UBS was hosting the Global TMT Conference on telecom in New York that featured, among others, T-Mobile’s Neville Ray, who confirmed that mid-band spectrum is going to be a force in 5G, and that it would be deployed from macro towers.

“Along with those mid-band spectrum that would be used,” Smith said, ‘they’re probably going to be deploying things like massive MIMO antennas and different types of antennas, so that would be a whole new cycle of hardware going up on the towers. Even though the mid-band spectrum uses smaller antennas, what the massive MIMO antennas do is they cluster lots of those smaller antennas into one panel, and it makes the actual antenna that goes up in the towers much bigger. So you think of a mid-band spectrum, the antennas should be smaller, but the reality is they’re actually going to be as big, if not bigger than 600 megahertz spectrum. So as those begin to get deployed and put on towers, that’s a revenue cycle for the tower companies,” he said in an interview recorded on SeekingAlpha.

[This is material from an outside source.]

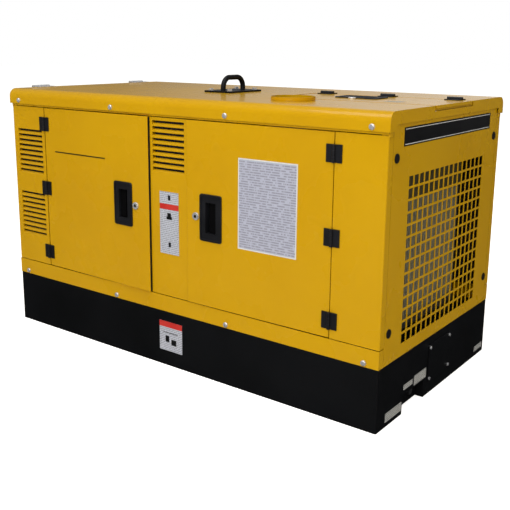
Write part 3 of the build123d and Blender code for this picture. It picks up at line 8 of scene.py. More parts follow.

Smith said with the carriers spending roughly $30 billion a year for the last several years, with much of that going into new antennas, cables, lines and new towers, he sees a fairly consistent organic growth for American at slightly above seven percent.

The Sprint-T-Mobile merger? Eh.

“We’re really agnostic on whether the deal happens or not,” Smith said. “So if the deal doesn’t happen, I would say, it — you could look at it as business as usual, and having the four major players here in the U.S. kind of organized the way they are, that’s what we’ve lived through for the last several years.”

Even should it go through, according to Smith, the effect of it still might not take place for two years as the companies are legally forbidden to do any detailed planning in advance. “I’m sure they’ll do great at it, but it will take time,” he said.

American’s new deal with AT&T for a longer term commitment was another bright spot for Smith saying it has already helped boost revenues from $34 billion up to about $46 billion. “Within that deal,” he said, “AT&T now has certain use rights on our towers, where they can get on. And the sites that they’re already on, they can use them in certain ways within like a defined bucket. And they don’t have to go through an individual application process, and everything isn’t priced individually…it cuts down the time that it takes for AT&T and American Tower to process applications and get them on the towers and get their changes done.”